Assume \eqref{eq-mind}. Let $u \in {\mathcal U}$ be arbitrary. Set $\alpha = \langle v - u_0, u \rangle$. Clearly $\alpha \in {\mathbb F}$. Let $t \in {\mathbb Q} \subseteq {\mathbb F}$ be arbitrary. Since $u_0- t \alpha u \in {\mathcal U}$, \eqref{eq-mind} implies $$\label{eq-mind1} \forall \, t \in {\mathbb Q} \qquad \langle v - u_0, v -u_0 \rangle \leq \langle v - u_0 + t \alpha u, v - u_0 + t \alpha u \rangle.$$ Now recall that $\alpha = \langle v - u_0, u \rangle$ and expand the right-hand side of \eqref{eq-mind1}: \begin{align*} \langle v - u_0 + t \alpha u, v - u_0 + t \alpha u \rangle & = \langle v - u_0, v - u_0 \rangle + \langle v - u_0, t \alpha u \rangle + \langle t \alpha u, v - u_0 \rangle + \langle t \alpha u,t \alpha u \rangle \\ & = \langle v - u_0, v - u_0 \rangle + t \overline{\alpha} \langle v - u_0, u \rangle + t \alpha \langle u, v - u_0 \rangle + t^2 |\alpha|^2 \langle u, u \rangle \\ & = \langle v - u_0, v - u_0 \rangle + 2 t |\alpha |^2 + t^2 |\alpha|^2 \langle u, u \rangle. \end{align*} Thus \eqref{eq-mind1} is equivalent to $$\label{eq-mind2} \forall \, t \in {\mathbb Q} \qquad 0 \leq 2 t |\alpha|^2 + t^2 |\alpha|^2 \langle u, u \rangle.$$ By the High School Theorem, \eqref{eq-mind2} implies $4 |\alpha |^4 - 4 |\alpha|^2 \langle u, u \rangle \, 0 = 4 |\alpha |^4 \leq 0.$ Consequently $\alpha = \langle v - u_0, u \rangle = 0$. Since $u \in {\mathcal U}$ was arbitrary, \eqref{eq-orth} is proved.
Alternatively one can prove the contrapositive of the "only if" part.
Assume the negation of \eqref{eq-orth}. That is, assume that there exists $w \in \mathcal U$ such that $\langle v-u_0,w\rangle \neq 0$. By the Cauchy-Bunyakovsky-Schwarz inequality $\langle w,w \rangle \gt 0$. Set $\alpha = \frac{\langle v-u_0,w\rangle}{\langle w,w \rangle} \quad \text{and} \quad u = u_0 + \alpha \, w.$ Then $u - u_0 = \alpha \, w$, $\bigl\langle (u - u_0), (u - u_0) \bigr\rangle = \bigl\langle \alpha \, w, \alpha \, w \bigr\rangle = |\alpha|^2 \langle w,w \rangle \gt 0$ and \begin{align*} \langle v- u, u - u_0 \rangle & = \left\langle v - u_0 - \alpha \, w, \alpha\, w \right\rangle \\ & = \overline{\alpha} \langle v - u_0, w \rangle - | \alpha |^2 \, \langle w,w \rangle \\ & = 0. \end{align*} Therefore \begin{align*} \langle v- u_0, v - u_0 \rangle & = \bigl\langle (v - u) + (u - u_0), (v - u) + (u - u_0) \bigr\rangle \\ & = \bigl\langle (v - u) , (v - u)\bigr\rangle + \bigl\langle(u - u_0), (u - u_0) \bigr\rangle \\ & \gt \bigl\langle (v - u) , (v - u)\bigr\rangle \end{align*} This proves the negation of \eqref{eq-ind}.
A proof of the converse is left as an exercise. $\blacksquare$

Definition.
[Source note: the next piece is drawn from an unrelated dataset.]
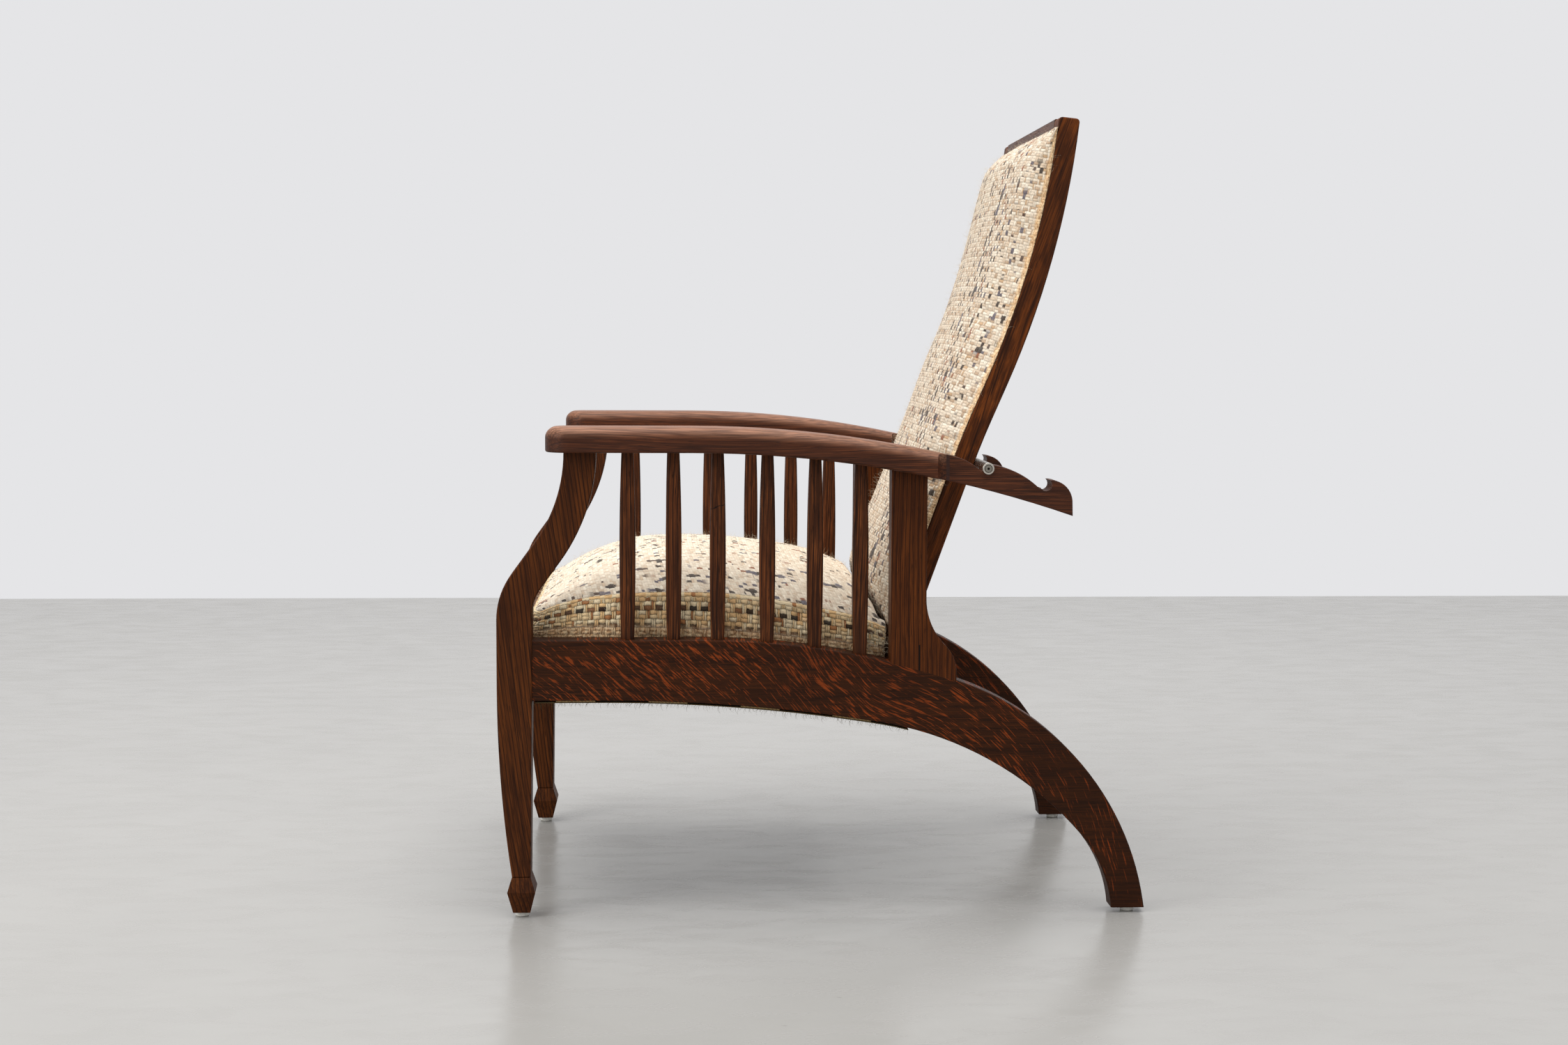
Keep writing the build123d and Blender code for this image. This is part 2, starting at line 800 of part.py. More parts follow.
def make_stile():
    shape = back_band(0, stile_depth, back_half_width - stile_width, back_half_width)
    tops = shape.edges().filter_by(Axis.X).sort_by(Axis.Z)[-2:]
    return eased(fillet(tops, stile_corner), wood_ease)


def back_top():
    return (stile_trail(stile_depth)[-1] @ 1).Y


def make_back_rails():
    inner = back_half_width - stile_width
    blank = back_band(0, stile_depth, -inner, inner)
    high = back_top()
    top = blank & block((-inner, inner), back_reach, (high - top_rail_height, high + overrun))
    tops = top.edges().filter_by(Axis.X).sort_by(Axis.Z)[-2:]
    top = fillet(tops, wood_ease)
    low = Pos(0, 0, bottom_rail_height / 2) * Box(inner * 2, stile_depth * 4, bottom_rail_height)
    bottom = blank & (back_plane(back_lean) * low)
    return top, bottom


def make_back_straps():
    """Webbing across the front of the back frame."""
    half = back_half_width - strap_end_inset
    band = back_band(stile_depth, stile_depth + strap_thickness, -half, half)
    low = hinge_height + bottom_rail_height + strap_width
    high = back_top() - top_rail_height - strap_width
    return [
        band & block((-half, half), back_reach, (z - strap_width / 2, z + strap_width / 2))
        for z in strap_places(low, high, back_strap_count)
    ]


def make_lining():
    """The cloth that closes the back of the back, between its rails."""
    half = back_half_width - stile_width - cloth_gap
    band = back_band(lining_inset, lining_inset + cloth_thickness, -half, half)
    low = Pos(0, 0, bottom_rail_height + cloth_gap) * Box(
        half * 2, stile_depth * 4, arm_bottom * 2, align=(Align.CENTER, Align.CENTER, Align.MIN)
    )
    high = back_top() - top_rail_height - cloth_gap
    return band & (back_plane(back_lean) * low) & block((-half, half), back_reach, (0, high))


def make_pad():
    """The back's padding: crowned, and rounded off at its head and foot."""
    path = Wire(stile_trail(stile_depth + strap_thickness + pad_gap))
    half = back_half_width - pad_side_inset
    sections = []
    for i in range(pad_spans + 1):
        share = (1 - math.cos(math.pi * i / pad_spans)) / 2
        full = max(pad_end_share, math.sqrt(1 - (2 * share - 1) ** pad_roundness))
        travel = pad_foot_margin + (path.length - pad_top_margin - pad_foot_margin) * share
        place, course = path.position_at(travel / path.length), path.tangent_at(travel / path.length)
        plane = Plane(origin=(0, place.X, place.Y), x_dir=(1, 0, 0), z_dir=(0, course.X, course.Y))
        edge, crown = -pad_edge * full, -pad_crown * full
        edges = [
            Line((-half, 0), (half, 0)),
            Line((half, 0), (half, edge)),
            ThreePointArc((half, edge), (0, crown), (-half, edge)),
            Line((-half, edge), (-half, 0)),
        ]
        sections.append(plane * make_face(edges))
    return loft(sections, ruled=True)


# Hinges

def make_hinge(across):
    """One hinge: its leaf on the seat rail, its leaf under the back, its pin and both sets of screws."""
    step = hinge_length / knuckle_count
    width = step - knuckle_play
    y, z = at(hinge_behind, hinge_height)
    spots = [across + (i - (knuckle_count - 1) / 2) * step for i in range(knuckle_count)]

    def barrel(spot, radius, length):
        return peg(radius, (spot - length / 2, y, z), (spot + length / 2, y, z))

    leaf = Pos(across, -leaf_width / 2, 0) * Box(hinge_length, leaf_width, leaf_thickness)
    lift = leaf_play + leaf_thickness / 2
    lower = back_plane(0) * (Pos(0, 0, -lift) * leaf)
    upper = back_plane(back_lean) * (Pos(0, 0, lift) * leaf)
    for i, spot in enumerate(spots):
        space = barrel(spot, knuckle_radius + knuckle_play, step + knuckle_play)
        if i % 2 == 0:
            upper -= space
        else:
            lower -= space
    for i, spot in enumerate(spots):
        knuckle = barrel(spot, knuckle_radius, width)
        if i % 2 == 0:
            lower += knuckle
        else:
            upper += knuckle
    bore = barrel(across, pin_radius + pin_clearance, hinge_length * 2)
    pin = barrel(across, pin_radius, hinge_length)
    lower, upper = lower - bore, upper - bore
    place = -leaf_width * leaf_screw_share
    post = screw(
        hinge_screw_radius, hinge_screw_head_radius, hinge_screw_head_height, hinge_screw_length
    )
    down, up = [], []
    for i in (-1, 0, 1):
        spot = across + i * hinge_screw_spacing
        down.append(back_plane(0) * (Pos(spot, place, -leaf_play) * (Rot(180, 0, 0) * post)))
        up.append(back_plane(back_lean) * (Pos(spot, place, leaf_play) * post))
    for s in down:
        lower -= s
    for s in up:
        upper -= s
    return lower, upper, pin, down, up


# Rod

def make_rod():
    y, z = at(rod_behind, rod_height)
    half = rod_half_length - plug_cap
    tube = peg(rod_radius, (-half, y, z), (half, y, z))
    tube -= peg(rod_radius - rod_wall, (-half, y, z), (half, y, z))
    cap = peg(rod_radius, (half, y, z), (rod_half_length, y, z))
    cap = fillet(cap.edges().sort_by(Axis.X)[-1], plug_groove_width)
    groove = peg(plug_groove_radius, (rod_half_length - plug_groove_depth, y, z), (rod_half_length, y, z))
    groove -= peg(
        plug_groove_radius - plug_groove_width,
        (rod_half_length - plug_groove_depth, y, z),
        (rod_half_length, y, z),
    )
    hole = peg(plug_hole_radius, (half, y, z), (rod_half_length, y, z))
    insert = peg(rod_radius - rod_wall - hole_clearance, (half - plug_insert, y, z), (half, y, z))
    plug = cap + insert - groove - hole
    return tube, [plug, mirrored(plug)]


# Assembly

def bored(shape, lines, radius):
    for start, end in lines:
        shape -= peg(radius + hole_clearance, start, end)
    return shape


def widened(line):
    """A tenon's or dowel's hole, a little deeper than its peg."""
    start, end = Vector(*line[0]), Vector(*line[1])
    step = (end - start).normalized() * hole_clearance
    return tuple(start - step), tuple(end + step)


def make_chair():
    nodes = {}
    arm, leg, rail = make_arm(), make_leg(), make_side_rail()
    post, heel = make_post(rail, arm)
    dowels = dowel_lines()
    tenons = []
    for i, behind in enumerate(spindle_places()):
        nodes[f"spindle_{i + 1}"] = make_spindle(behind, rail, arm)
        y = at(behind, 0)[0]
        low, high = rail_top_at(behind) - tenon_length, arm_bottom_at(behind) + tenon_length
        tenons.append(((side_middle, y, low), (side_middle, y, high)))
    dowel_holes = [widened(line) for line in dowels]
    tenon_holes = [widened(line) for line in tenons]
    nodes["armrest"] = bored(bored(arm, dowel_holes, dowel_radius), tenon_holes, tenon_radius)
    nodes["side_rail"] = bored(bored(rail, dowel_holes, dowel_radius), tenon_holes, tenon_radius)
    nodes["front_leg"] = bored(leg, dowel_holes, dowel_radius)
    nodes["rear_post"] = bored(post, dowel_holes, dowel_radius)
    nodes["post_heel"] = heel
    glides = make_glides()
    for glide in glides:
        nodes["front_leg"] -= glide
        nodes["side_rail"] -= glide
    block_screws = make_block_screws()
    blocks = make_corner_blocks()
    for s in block_screws:
        blocks = [b - s for b in blocks]
        for name in ("front_leg", "rear_post", "side_rail"):
            nodes[name] -= s
    sides = dict(nodes)
    nodes = {}
    for name, shape in sides.items():
        nodes[f"{name}_left"] = shape
        nodes[f"{name}_right"] = mirrored(shape)

    front_rail, rear_rail = make_seat_rails()
    right_holes = [((-a[0], *a[1:]), (-b[0], *b[1:])) for a, b in dowel_holes]
    front_rail = bored(front_rail, dowel_holes + right_holes, dowel_radius)
    rear_rail = bored(rear_rail, dowel_holes + right_holes, dowel_radius)

    stile = make_stile()
    top_rail, bottom_rail = make_back_rails()
    lowers, uppers, pins, downs, ups = [], [], [], [], []
    for across in (-hinge_across, hinge_across):
        lower, upper, pin, down, up = make_hinge(across)
        lowers.append(lower)
        uppers.append(upper)
        pins.append(pin)
        downs += down
        ups += up
    for s in downs:
        rear_rail -= s
    for s in block_screws:
        front_rail = front_rail - s - mirrored(s)
        rear_rail = rear_rail - s - mirrored(s)
    for s in ups:
        bottom_rail -= s

    tube, plugs = make_rod()
    along, across = make_webbing()
    nodes["glides"] = glides
    nodes["frame_dowels"] = [
        d for line in dowels for d in (peg(dowel_radius, *line), mirrored(peg(dowel_radius, *line)))
    ]
    nodes["front_seat_rail"] = front_rail
    nodes["rear_seat_rail"] = rear_rail
    nodes["corner_blocks"] = [b for part in blocks for b in (part, mirrored(part))]
    nodes["corner_block_screws"] = [s for part in block_screws for s in (part, mirrored(part))]
    nodes["seat_webbing_along"] = along
    nodes["seat_webbing_across"] = across
    nodes["seat_springs"] = make_springs()
    nodes["spring_hessian"] = make_spring_cloth()
    nodes["seat_cushion"] = make_cushion()
    nodes["seat_dust_cloth"] = make_dust_cloth()
    nodes["hinge_seat_leaves"] = lowers
    nodes["hinge_pins"] = pins
    nodes["hinge_seat_screws"] = downs
    nodes["back_stile_left"] = stile
    nodes["back_stile_right"] = mirrored(stile)
    nodes["back_top_rail"] = top_rail
    nodes["back_bottom_rail"] = bottom_rail
    nodes["back_webbing"] = make_back_straps()
    nodes["back_pad"] = make_pad()
    nodes["back_lining"] = make_lining()
    nodes["hinge_back_leaves"] = uppers
    nodes["hinge_back_screws"] = ups
    nodes["support_rod"] = tube
    nodes["rod_end_plugs"] = plugs
    return nodes


def write(nodes):
    os.makedirs("parts", exist_ok=True)
    for name, shape in nodes.items():
        solids = shape if isinstance(shape, list) else [shape]
        solids = [s for item in solids for s in item.solids()]
        whole = solids[0] if len(solids) == 1 else Compound(children=solids)
        export_step(whole, f"parts/{name}.step")


write(make_chair())
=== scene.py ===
import math

import bpy
import numpy as np
from mathutils import Matrix, Vector


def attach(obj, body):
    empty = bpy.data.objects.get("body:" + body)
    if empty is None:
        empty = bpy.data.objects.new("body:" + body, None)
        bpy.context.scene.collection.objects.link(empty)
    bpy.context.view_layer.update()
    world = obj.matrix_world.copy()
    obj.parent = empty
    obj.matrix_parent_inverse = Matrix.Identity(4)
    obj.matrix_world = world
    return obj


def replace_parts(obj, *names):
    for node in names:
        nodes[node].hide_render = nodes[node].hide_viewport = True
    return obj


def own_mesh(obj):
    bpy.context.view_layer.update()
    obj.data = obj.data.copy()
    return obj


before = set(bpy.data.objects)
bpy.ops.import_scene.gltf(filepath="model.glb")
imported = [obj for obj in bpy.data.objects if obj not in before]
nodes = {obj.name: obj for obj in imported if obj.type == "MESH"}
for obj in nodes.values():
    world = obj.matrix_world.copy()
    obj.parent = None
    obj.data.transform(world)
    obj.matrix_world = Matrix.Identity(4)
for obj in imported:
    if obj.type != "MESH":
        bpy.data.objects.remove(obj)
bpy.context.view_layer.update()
scene = bpy.context.scene
print("frame loaded,", len(nodes), "nodes")

# Lengths are metres. "behind" is measured from the chair's front, across is X, and up is Z.
chair = {
    "depth": 0.8397,
    "hinge": (0.537, 0.3475),  # behind, up
    "lean": math.radians(19.8),
    "railUnder": 0.283,
    "railUnderFlat": 0.130,
    "railUnderRadius": 2.237,
    "railUnderTurn": math.radians(9.2),
    "ankleRadius": 0.447,
}


def at(behind):
    return behind - chair["depth"] / 2


def underside(behind):
    # height of the side rail's underside
    run = max(0.0, behind - chair["railUnderFlat"])
    radius, turn = chair["railUnderRadius"], chair["railUnderTurn"]
    reach = radius * math.sin(turn)
    if run <= reach:
        return chair["railUnder"] - radius + math.sqrt(radius**2 - run**2)
    low = chair["railUnder"] - radius * (1 - math.cos(turn))
    radius = chair["ankleRadius"]
    steeper = math.asin(math.sin(turn) + (run - reach) / radius)
    return low - radius * (math.cos(turn) - math.cos(steeper))


def paint(red, green, blue):
    # a screen colour, 0 to 255, as a shader colour
    def straight(value):
        value /= 255
        return value / 12.92 if value <= 0.04045 else ((value + 0.055) / 1.055) ** 2.4

    return (straight(red), straight(green), straight(blue), 1.0)


def tones(*stops):
    # a ramp's stops from places and screen colours
    return [(place, paint(*colour)) for place, *colour in stops]


def newObject(name, data):
    made = bpy.data.objects.new(name, data)
    scene.collection.objects.link(made)
    return made


class Signal:
    # wraps an output socket, so that sums and products add their Math nodes
    def __init__(self, shader, socket):
        self.shader = shader
        self.socket = socket

    def math(self, operation, first, second=None):
        sockets = {0: first} if second is None else {0: first, 1: second}
        return self.shader.add("ShaderNodeMath", {"operation": operation}, sockets)

    def __add__(self, other):
        return self.math("ADD", self, other)

    def __radd__(self, other):
        return self.math("ADD", other, self)

    def __sub__(self, other):
        return self.math("SUBTRACT", self, other)

    def __rsub__(self, other):
        return self.math("SUBTRACT", other, self)

    def __mul__(self, other):
        return self.math("MULTIPLY", self, other)

    def __rmul__(self, other):
        return self.math("MULTIPLY", other, self)

    def __truediv__(self, other):
        return self.math("DIVIDE", self, other)

    def __gt__(self, other):
        return self.math("GREATER_THAN", self, other)

    def __lt__(self, other):
        return self.math("LESS_THAN", self, other)

    def larger(self, other):
        return self.math("MAXIMUM", self, other)

    def of(self, operation):
        return self.math(operation, self)

    def limited(self, times):
        # times a number, and kept from 0 to 1
        settings = {"operation": "MULTIPLY", "use_clamp": True}
        return self.shader.add("ShaderNodeMath", settings, {0: self, 1: times})

    def between(self, low, high, start=0.0, end=1.0):
        # start at low, end at high, smooth in between
        smooth = {"interpolation_type": "SMOOTHSTEP"}
        sockets = {0: self, 1: low, 2: high, 3: start, 4: end}
        return self.shader.add("ShaderNodeMapRange", smooth, sockets)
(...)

Let ${\mathcal V}$ be a vector space over a scalar field $\mathbb F$. A nonnegative hermitian sesquilinear form $\langle\cdot,\cdot\rangle : {\mathcal V}\times {\mathcal V} \to {\mathbb F}$ on $\mathcal V$ is said to be a positive definite hermitian sesquilinear form on $\mathcal V$ if the following condition is satisfied

• $\forall v \in \mathcal V\quad$ $\langle v , v \rangle = 0 \ \Rightarrow v = 0$.
A synonym for "positive definite hermitian sesquilinear form" is inner product.